Endrew F. v. Douglas County School District

LII note: The U.S. Supreme Court has now decided Endrew F. v. Douglas County School District .


Under the Individuals with Disabilities Education Act, what level of educational benefit must school districts provide children with disabilities to secure each child’s right to free appropriate public education?

Oral argument: 
January 11, 2017

This case will decide what unified standard public schools must provide students under the Individuals with Disabilities Education Act (“IDEA”). IDEA requires schools in receipt of federal funds to provide an Individualized Education Program (“IEP”) for each student with a disability. The IEP must comply with each student’s right to Free Appropriate Public Education (“FAPE”). Should the school district fail to comply, parents are permitted to enroll their child into private school and seek reimbursement from the school district. Endrew F. argued that the Douglas County School District did not provide Endrew, a child with autism, the appropriate level of educational care because Endrew did not make any meaningful progress with his IEP. The Douglas County School District responded that Endrew’s receipt of some educational benefit was sufficient to satisfy the FAPE standard, and thus not a violation of the IDEA. The Supreme Court will likely resolve the Circuit conflict between the “meaningful educational benefit” standard adopted by some courts of appeals and the “merely more than de minimis” educational benefit standard that the Tenth Circuit maintained.

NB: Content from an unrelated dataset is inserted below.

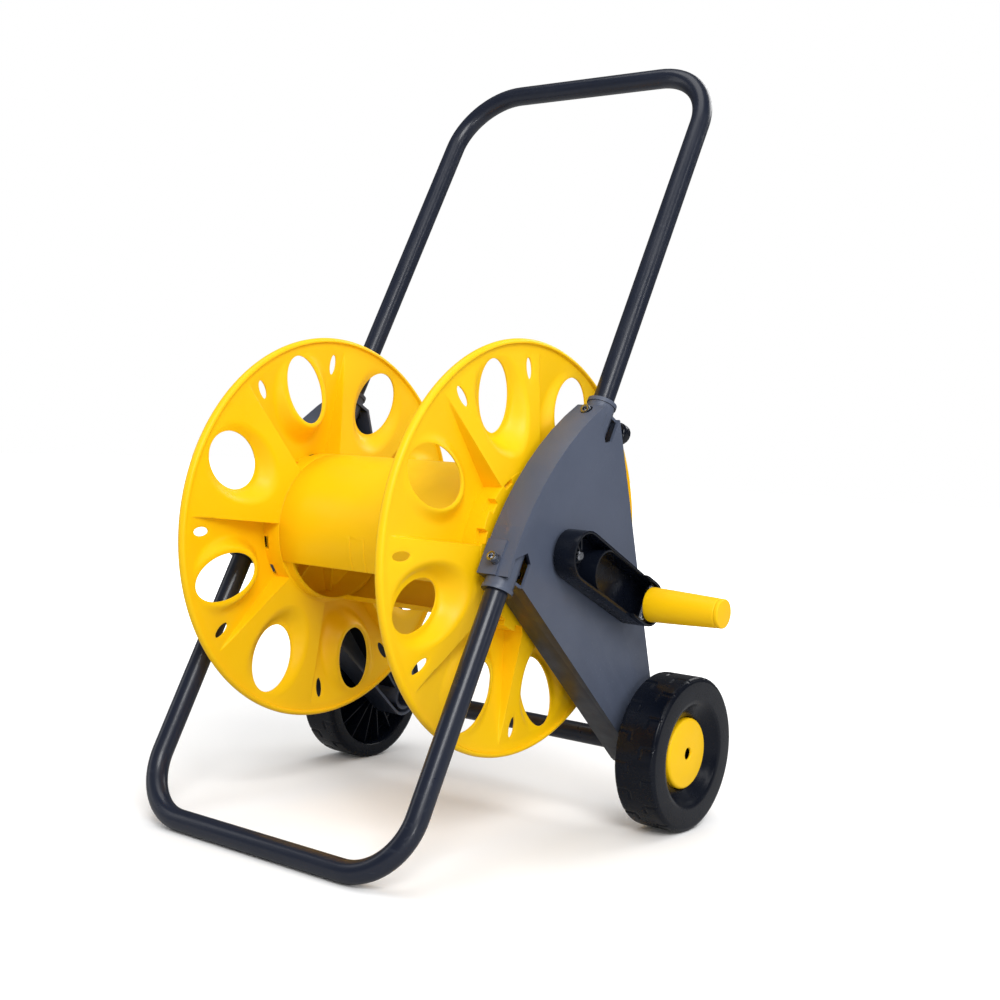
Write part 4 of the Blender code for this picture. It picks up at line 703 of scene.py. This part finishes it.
def wheelPiece(name, w, side, body):
    # a turned outline whose radius drops in the tread's hooked grooves, with thin marks on its outer face
    outline = [
        (w["hubIn"], w["bore"]), (w["hubOut"], w["bore"]), (w["hubOut"], w["hubRadius"]),
        (w["webOut"], w["hubRadius"] + 0.0006), (w["webOut"], w["cap"]),
        (w["dishX"], w["cap"] + 0.0004), (w["outer"] - 0.0042, w["dishRadius"] - 0.0015),
        (w["outer"] - 0.0010, w["dishRadius"] + 0.0025), (w["outer"], w["dishRadius"] + 0.006),
        (w["outer"], w["radius"] - 0.0042), (w["outer"] - 0.0022, w["radius"] - 0.0004),
        (w["outer"] - 0.0050, w["radius"]), (w["inner"] + 0.0050, w["radius"]),
        (w["inner"] + 0.0022, w["radius"] - 0.0004), (w["inner"], w["radius"] - 0.0040),
        (w["inner"], 0.0634), (w["inner"] + 0.004, 0.0622),
        (w["webIn"] - 0.001, 0.0600), (w["webIn"], 0.0570),
        (w["webIn"], w["hubRadius"] + 0.001), (w["hubIn"], w["hubRadius"]),
    ]
    profile = roundCorners(outline, 0.0011, 3)
    # more rows across the tread, where the grooves are
    dense = [profile[0]]
    for p in profile[1:]:
        far = np.linalg.norm(p - dense[-1])
        onTread = min(p[1], dense[-1][1]) > 0.066 and far > 0.0016
        cuts = int(math.ceil(far / w["rowStep"])) if onTread else 1
        dense += [dense[-1] + (p - dense[-1]) * k / cuts for k in range(1, cuts)] + [p]
    profile = np.array(dense)
    angles = np.arange(w["columns"]) * tau / w["columns"]
    x = np.repeat(profile[:, :1], w["columns"], 1)
    r = np.repeat(profile[:, 1:], w["columns"], 1)
    middle = (w["inner"] + w["outer"]) / 2
    turn = angles[None, :] * w["blocks"] / tau
    half = np.where(x > middle, 0.0, 0.5)
    phase = np.mod(turn + half, 1) - 0.5
    onTread = smooth((r - (w["radius"] - 0.0022)) / 0.0015)
    crossGroove = 1 - smooth((np.abs(phase) - 0.030) / 0.025)
    reachIn = smooth((np.abs(x - middle) - 0.0060) / 0.0012)
    fromHook = np.abs(np.abs(x - middle) - w["hookMiddle"])
    hookLine = 1 - smooth((fromHook - w["hookHalf"]) / 0.0009)
    hook = hookLine * smooth(phase / 0.02) * smooth((w["hookLength"] - phase) / 0.02)
    depth = w["groove"] * onTread * np.maximum(crossGroove * reachIn, hook)
    # short marks and dots by turns
    place = angles[None, :] * w["marks"] / tau
    across = np.abs(np.mod(place, 1) - 0.5) * tau / w["marks"] * r
    longOne = np.mod(np.floor(place), 2) == 0
    start = np.where(longOne, w["longMark"][0], w["shortMark"][0])
    end = np.where(longOne, w["longMark"][1], w["shortMark"][1])
    mark = (1 - smooth((across - w["markHalf"]) / 0.0005)) * (x > w["outer"] - 0.0015)
    mark = mark * smooth((r - start) / 0.0006) * smooth((end - r) / 0.0006)
    x = x + w["markHeight"] * mark
    r = r - depth
    points = np.stack([side * x, wheelY + r * np.cos(angles), wheelZ + r * np.sin(angles)], -1).reshape(-1, 3)
    faces = gridFaces(len(profile), w["columns"], True, True)
    return makePiece(name, points, faces, body, "black_plastic", 48)


def wheelRibs(name, w, side, body):
    # flat ribs in the hollow behind the web, from the hub to the tyre
    foot, head = w["hubRadius"] - 0.001, w["webIn"] + 0.001
    outline = roundCorners([
        (head, foot), (w["inner"] + 0.003, foot), (w["inner"] + 0.006, 0.0625), (head, 0.0590),
    ], 0.001, 2)
    angles = np.arange(w["ribs"]) * tau / w["ribs"] + w["firstRib"]
    return ribFan(name, outline, angles, w["ribHalf"], (wheelY, wheelZ), side, body, "black_plastic")


cap = dict(
    radius=0.0360, wall=0.0022, hole=0.0060, seat=0.2177, edge=0.2279, crown=0.2319,
    shoulderHeight=0.0030, shoulderWidth=0.0034, domeLength=0.012,
)


def capPiece(name, c, side, body):
    # a shallow domed disc with a rounded shoulder and a hole for the rod's end
    inner = c["radius"] - c["wall"]
    shoulder = np.linspace(0, math.pi / 2, 9)
    height, width = c["shoulderHeight"], c["shoulderWidth"]
    dome = [(c["edge"] + height * math.sin(t), c["radius"] - width * (1 - math.cos(t))) for t in shoulder]
    rise = c["crown"] - c["edge"] - height
    domeEnd = c["radius"] - width
    crown = [(c["edge"] + height + rise * smooth(s), domeEnd - s * c["domeLength"]) for s in (0.3, 0.6, 1.0)]
    under = c["crown"] - c["wall"]
    outline = [(c["seat"], c["radius"]), *dome, *crown, (c["crown"] + 0.0002, 0.012)]
    outline += [(c["crown"], c["hole"] + 0.0008), (c["crown"] - 0.0008, c["hole"]), (under, c["hole"])]
    outline += [(under, inner - 0.014), (c["edge"], inner - 0.002), (c["edge"] - 0.002, inner)]
    outline += [(c["seat"], inner)]
    return turnedPiece(name, outline, 96, (wheelY, wheelZ), body, "yellow_plastic", side)


for word, side in (("Right", 1), ("Left", -1)):
    low = word.lower()
    body = "wheel_" + low
    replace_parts(wheelPiece("wheel" + word, wheel, side, body), "wheel_" + low)
    wheelRibs("wheelRibs" + word, wheel, side, body)
    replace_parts(capPiece("hubCap" + word, cap, side, body), "hub_cap_" + low)
print("wheels made")

# panels, crank and fittings: the CAD shapes with rounded corners
for word in ("left", "right"):
    bevelledCopy("side_panel_" + word, "frame", "grey_plastic", 0.0010, 4)
    for node in ("handle_bolt_", "foot_bolt_", "foot_nut_"):
        bevelledCopy(node + word, "frame", "zinc_steel", 0.0003, 2)
bevelledCopy("handle_nut", "frame", "zinc_steel", 0.0003, 2)
bevelledCopy("handle_knob", "frame", "black_plastic", 0.0006)
bevelledCopy("crank_arm", "reel", "black_plastic", 0.0006)

grip = dict(
    base=0.0057, length=0.0810, baseRadius=0.0176, endRadius=0.0143, bore=0.0045, endWall=0.0060, edge=0.0014,
    grooveFromEnd=0.0045, grooveHalf=0.0009, grooveDepth=0.0006,
)


def gripPiece(g, body):
    # a tapered sleeve turned about the hinge's X line, with a fine groove before its flat end
    pivot = joints["grip_fold"]["pos_m"]
    base, end = pivot[0] + g["base"], pivot[0] + g["base"] + g["length"]
    taper = (g["baseRadius"] - g["endRadius"]) / g["length"]

    def side(x):
        return g["baseRadius"] - taper * (x - base)

    groove = end - g["grooveFromEnd"]
    outline = [
        (end - g["endWall"], 0), (end - g["endWall"], g["bore"]), (base, g["bore"]),
        (base, g["baseRadius"] - 0.0003), (base + 0.02, side(base + 0.02)),
        (groove - g["grooveHalf"], side(groove)), (groove, side(groove) - g["grooveDepth"]),
        (groove + g["grooveHalf"], side(groove)), (end, g["endRadius"]), (end, 0),
    ]
    profile = roundCorners(outline, g["edge"], 4, closed=False)
    piece = turnedPiece("gripSleeve", profile, 96, pivot[1:], body, "yellow_plastic", closed=False)
    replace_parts(piece, "grip")


gripPiece(grip, "grip")
print("grip made")

# every CAD solid gets its finish; those that nothing replaces are shown as they are
for entry in frame["record"]["subparts"]:
    node = nodes[entry["node"]]
    node.data.materials.clear()
    node.data.materials.append(materials[entry["material_slot"]])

Questions as Framed for the Court by the Parties 

What is the level of educational benefit that school districts must confer on children with disabilities to provide them with the free appropriate public education guaranteed by the Individuals with Disabilities Education Act, 20 U.S.C. §§ 1400 et seq.?


The Individuals with Disabilities Education Act ("IDEA") dictates that public schools must provide children with disabilities a Free Appropriate Public Education ("FAPE"). To ensure this, schools must provide an Individualized Education Program ("IEP"), a written document that describes a student’s educational goals and plans to achieve those goals. The 1982 decision in Bd. of Educ. v. Rowley, 458 U.S. 176 (1982), established the standard that the IEP should be “reasonably calculated” to confer an educational benefit on the child. Under IDEA, if parents feel that their children’s schools are not providing a FAPE, parents may enroll their children in private school and seek tuition reimbursement from their school district. The standard for IEP has been interpreted differently across different circuits: some hold that there must be a heightened or “meaningful” educational benefit; others (such as the Tenth Circuit below) maintain that some educational benefit is sufficient, which the Tenth Circuit has interpreted to mean that the educational benefit must merely be more than de minimis.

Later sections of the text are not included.